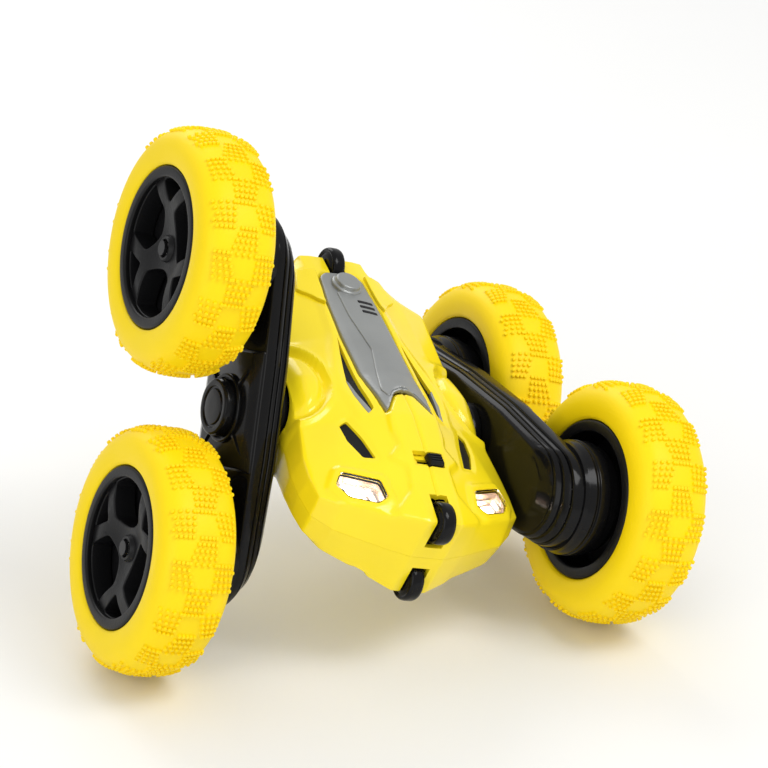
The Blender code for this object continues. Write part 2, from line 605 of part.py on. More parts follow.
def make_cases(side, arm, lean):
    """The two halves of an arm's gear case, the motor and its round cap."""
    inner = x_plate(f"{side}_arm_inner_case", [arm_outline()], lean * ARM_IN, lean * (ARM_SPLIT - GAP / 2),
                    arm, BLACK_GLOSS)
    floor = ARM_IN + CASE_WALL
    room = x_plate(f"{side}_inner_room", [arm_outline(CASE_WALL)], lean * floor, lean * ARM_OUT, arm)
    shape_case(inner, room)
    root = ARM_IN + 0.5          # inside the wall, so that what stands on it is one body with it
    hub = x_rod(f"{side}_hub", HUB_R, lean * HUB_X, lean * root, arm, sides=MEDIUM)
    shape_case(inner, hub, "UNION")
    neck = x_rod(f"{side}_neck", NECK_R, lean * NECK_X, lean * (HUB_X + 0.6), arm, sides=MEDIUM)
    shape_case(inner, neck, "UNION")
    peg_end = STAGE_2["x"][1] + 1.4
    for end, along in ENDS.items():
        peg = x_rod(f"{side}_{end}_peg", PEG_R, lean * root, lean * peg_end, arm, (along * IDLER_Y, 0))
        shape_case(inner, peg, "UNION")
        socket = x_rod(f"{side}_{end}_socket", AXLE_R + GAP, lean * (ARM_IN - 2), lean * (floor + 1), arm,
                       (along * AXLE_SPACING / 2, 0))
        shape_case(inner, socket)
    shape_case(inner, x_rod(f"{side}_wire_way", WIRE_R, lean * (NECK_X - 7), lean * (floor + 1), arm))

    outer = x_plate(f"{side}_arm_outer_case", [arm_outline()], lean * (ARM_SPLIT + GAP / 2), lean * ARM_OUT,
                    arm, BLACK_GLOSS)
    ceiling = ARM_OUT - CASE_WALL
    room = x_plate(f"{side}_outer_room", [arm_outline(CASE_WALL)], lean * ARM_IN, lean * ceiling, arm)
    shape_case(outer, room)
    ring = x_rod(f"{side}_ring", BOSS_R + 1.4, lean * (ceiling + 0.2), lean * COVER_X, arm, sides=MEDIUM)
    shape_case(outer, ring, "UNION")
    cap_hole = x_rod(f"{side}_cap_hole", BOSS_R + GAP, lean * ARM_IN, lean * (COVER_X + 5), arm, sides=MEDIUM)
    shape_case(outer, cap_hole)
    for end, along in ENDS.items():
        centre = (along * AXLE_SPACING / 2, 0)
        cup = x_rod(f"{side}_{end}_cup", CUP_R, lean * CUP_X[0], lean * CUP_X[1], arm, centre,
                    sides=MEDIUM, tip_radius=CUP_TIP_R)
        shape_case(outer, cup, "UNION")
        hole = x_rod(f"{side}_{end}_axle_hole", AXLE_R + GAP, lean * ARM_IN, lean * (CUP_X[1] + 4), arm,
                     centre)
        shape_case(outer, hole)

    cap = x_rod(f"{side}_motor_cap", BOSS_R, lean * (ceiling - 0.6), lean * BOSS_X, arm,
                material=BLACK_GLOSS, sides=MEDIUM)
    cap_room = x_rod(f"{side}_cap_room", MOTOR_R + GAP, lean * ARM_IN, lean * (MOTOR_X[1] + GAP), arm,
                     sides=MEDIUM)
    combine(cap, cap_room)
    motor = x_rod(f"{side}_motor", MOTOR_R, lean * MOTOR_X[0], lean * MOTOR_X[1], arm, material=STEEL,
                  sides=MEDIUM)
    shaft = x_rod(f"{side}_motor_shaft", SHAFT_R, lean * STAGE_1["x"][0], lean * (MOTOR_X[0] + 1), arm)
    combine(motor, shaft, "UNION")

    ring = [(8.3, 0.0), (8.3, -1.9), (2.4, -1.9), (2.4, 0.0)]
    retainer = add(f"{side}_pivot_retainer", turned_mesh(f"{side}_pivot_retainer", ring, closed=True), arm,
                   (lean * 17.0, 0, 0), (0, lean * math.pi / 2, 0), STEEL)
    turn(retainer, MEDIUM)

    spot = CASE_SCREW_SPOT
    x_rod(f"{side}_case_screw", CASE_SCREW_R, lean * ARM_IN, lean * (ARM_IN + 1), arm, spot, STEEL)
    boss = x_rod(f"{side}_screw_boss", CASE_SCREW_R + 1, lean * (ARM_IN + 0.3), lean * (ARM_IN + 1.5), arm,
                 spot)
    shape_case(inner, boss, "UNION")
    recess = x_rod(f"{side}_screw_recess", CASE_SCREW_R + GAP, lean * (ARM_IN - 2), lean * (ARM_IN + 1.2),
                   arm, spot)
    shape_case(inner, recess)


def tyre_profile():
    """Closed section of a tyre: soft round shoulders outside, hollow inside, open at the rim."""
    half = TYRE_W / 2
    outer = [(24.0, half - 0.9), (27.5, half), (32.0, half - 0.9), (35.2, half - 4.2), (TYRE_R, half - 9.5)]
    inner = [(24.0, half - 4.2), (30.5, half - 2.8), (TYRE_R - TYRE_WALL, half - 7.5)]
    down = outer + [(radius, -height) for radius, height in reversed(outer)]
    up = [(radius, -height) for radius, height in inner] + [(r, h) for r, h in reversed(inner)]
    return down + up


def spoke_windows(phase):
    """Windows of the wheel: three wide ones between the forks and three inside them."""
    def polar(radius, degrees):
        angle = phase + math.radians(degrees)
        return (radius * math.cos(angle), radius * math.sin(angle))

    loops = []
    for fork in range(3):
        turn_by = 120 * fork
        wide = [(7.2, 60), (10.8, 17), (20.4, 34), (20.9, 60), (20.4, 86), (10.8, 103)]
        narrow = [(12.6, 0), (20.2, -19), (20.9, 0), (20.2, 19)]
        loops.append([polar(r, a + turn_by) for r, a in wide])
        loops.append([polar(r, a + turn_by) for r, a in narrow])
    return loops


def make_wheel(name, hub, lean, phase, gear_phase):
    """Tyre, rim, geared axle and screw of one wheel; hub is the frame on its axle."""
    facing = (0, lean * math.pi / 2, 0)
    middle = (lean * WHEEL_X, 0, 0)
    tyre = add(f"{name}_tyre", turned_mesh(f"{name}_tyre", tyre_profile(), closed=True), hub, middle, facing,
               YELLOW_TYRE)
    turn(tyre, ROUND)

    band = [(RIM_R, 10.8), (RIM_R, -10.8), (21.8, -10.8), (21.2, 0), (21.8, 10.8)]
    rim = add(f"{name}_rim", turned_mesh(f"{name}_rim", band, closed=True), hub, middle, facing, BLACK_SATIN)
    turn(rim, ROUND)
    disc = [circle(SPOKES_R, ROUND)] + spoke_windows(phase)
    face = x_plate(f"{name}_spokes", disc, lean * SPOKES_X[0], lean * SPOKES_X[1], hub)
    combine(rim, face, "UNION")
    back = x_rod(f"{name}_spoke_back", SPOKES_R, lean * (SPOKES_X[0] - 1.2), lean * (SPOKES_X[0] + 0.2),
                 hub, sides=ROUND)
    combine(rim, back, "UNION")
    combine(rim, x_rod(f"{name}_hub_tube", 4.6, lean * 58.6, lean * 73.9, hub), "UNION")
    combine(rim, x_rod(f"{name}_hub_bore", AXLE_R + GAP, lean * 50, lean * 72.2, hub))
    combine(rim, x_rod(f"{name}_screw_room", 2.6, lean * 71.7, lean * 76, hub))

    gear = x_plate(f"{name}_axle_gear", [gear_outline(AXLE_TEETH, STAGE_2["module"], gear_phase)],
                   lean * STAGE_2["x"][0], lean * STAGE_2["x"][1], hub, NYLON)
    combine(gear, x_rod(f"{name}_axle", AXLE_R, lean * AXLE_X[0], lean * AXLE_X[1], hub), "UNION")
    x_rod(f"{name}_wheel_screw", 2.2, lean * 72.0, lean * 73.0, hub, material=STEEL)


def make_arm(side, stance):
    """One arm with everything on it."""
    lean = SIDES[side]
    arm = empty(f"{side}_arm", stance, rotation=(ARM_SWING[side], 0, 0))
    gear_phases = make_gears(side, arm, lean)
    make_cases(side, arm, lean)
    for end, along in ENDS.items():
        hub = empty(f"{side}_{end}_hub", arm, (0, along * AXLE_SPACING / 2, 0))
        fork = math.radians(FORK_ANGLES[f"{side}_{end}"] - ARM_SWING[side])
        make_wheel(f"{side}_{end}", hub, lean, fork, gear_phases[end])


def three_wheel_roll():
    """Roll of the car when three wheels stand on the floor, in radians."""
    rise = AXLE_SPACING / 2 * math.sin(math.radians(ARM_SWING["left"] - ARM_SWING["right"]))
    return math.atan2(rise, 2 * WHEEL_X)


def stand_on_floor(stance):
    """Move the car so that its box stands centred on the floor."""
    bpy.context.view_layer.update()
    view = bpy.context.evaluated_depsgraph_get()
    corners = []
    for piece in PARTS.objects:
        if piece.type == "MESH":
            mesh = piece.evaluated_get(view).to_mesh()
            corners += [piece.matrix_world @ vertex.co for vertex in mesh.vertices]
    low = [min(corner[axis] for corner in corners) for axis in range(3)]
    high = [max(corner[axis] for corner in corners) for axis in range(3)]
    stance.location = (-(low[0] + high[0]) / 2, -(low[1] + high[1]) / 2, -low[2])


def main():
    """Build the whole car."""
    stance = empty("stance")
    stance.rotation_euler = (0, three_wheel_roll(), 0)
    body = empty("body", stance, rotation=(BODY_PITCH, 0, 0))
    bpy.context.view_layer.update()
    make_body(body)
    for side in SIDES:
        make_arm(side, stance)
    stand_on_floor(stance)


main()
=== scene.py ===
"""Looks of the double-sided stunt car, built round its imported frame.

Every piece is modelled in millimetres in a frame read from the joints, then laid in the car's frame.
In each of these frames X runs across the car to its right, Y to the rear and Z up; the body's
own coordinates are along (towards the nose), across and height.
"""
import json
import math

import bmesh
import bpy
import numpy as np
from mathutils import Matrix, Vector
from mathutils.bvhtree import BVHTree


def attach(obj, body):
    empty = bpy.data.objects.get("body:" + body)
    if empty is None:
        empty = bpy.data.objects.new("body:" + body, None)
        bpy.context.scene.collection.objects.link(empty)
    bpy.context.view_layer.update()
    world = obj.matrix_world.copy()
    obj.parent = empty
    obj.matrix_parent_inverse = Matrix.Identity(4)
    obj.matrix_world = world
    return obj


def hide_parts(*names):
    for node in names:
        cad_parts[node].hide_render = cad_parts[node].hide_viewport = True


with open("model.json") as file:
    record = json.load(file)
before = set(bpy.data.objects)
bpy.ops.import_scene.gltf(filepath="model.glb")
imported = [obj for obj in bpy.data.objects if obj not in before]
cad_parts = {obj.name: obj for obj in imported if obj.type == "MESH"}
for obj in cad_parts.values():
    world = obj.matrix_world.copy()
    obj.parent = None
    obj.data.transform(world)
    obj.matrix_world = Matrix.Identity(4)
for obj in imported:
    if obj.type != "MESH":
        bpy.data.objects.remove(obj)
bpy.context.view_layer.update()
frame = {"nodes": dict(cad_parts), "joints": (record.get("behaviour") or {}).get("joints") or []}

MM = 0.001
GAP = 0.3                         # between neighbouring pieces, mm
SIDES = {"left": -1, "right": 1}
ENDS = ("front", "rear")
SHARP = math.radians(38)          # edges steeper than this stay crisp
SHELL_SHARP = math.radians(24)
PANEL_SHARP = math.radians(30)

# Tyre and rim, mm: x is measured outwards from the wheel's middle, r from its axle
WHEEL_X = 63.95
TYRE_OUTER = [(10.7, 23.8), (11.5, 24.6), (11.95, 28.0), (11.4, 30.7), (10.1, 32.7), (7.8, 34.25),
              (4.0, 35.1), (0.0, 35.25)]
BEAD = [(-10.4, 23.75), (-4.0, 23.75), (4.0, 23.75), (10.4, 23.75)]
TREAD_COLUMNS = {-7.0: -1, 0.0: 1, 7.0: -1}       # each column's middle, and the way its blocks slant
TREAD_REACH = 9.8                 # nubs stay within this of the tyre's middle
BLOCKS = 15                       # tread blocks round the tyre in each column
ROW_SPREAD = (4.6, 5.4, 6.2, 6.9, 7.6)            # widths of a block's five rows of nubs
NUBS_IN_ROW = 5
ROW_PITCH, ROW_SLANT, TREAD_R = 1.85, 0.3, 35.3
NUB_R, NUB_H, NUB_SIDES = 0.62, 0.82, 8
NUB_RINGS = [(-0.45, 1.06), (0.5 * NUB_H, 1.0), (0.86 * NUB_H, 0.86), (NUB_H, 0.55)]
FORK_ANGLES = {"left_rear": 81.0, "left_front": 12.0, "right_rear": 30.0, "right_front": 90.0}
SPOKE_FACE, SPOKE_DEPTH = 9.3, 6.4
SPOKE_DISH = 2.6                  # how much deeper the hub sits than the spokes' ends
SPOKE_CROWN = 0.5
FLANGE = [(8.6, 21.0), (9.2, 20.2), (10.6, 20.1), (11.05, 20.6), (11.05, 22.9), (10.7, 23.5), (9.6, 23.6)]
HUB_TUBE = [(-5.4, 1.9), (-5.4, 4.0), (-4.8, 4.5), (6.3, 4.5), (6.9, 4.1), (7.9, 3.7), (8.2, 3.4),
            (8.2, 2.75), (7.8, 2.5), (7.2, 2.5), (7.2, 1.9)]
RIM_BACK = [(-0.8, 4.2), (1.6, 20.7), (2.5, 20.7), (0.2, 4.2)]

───

■ **WHAT YOU NEED TO DO**
Return the exact lines from the line with "make_body(body)" to the line with "if empty is", inclusive of both, with nothing added.

■ **RESPONSE TO THE EXERCISE**
    make_body(body)
    for side in SIDES:
        make_arm(side, stance)
    stand_on_floor(stance)


main()
=== scene.py ===
"""Looks of the double-sided stunt car, built round its imported frame.

Every piece is modelled in millimetres in a frame read from the joints, then laid in the car's frame.
In each of these frames X runs across the car to its right, Y to the rear and Z up; the body's
own coordinates are along (towards the nose), across and height.
"""
import json
import math

import bmesh
import bpy
import numpy as np
from mathutils import Matrix, Vector
from mathutils.bvhtree import BVHTree


def attach(obj, body):
    empty = bpy.data.objects.get("body:" + body)
    if empty is None:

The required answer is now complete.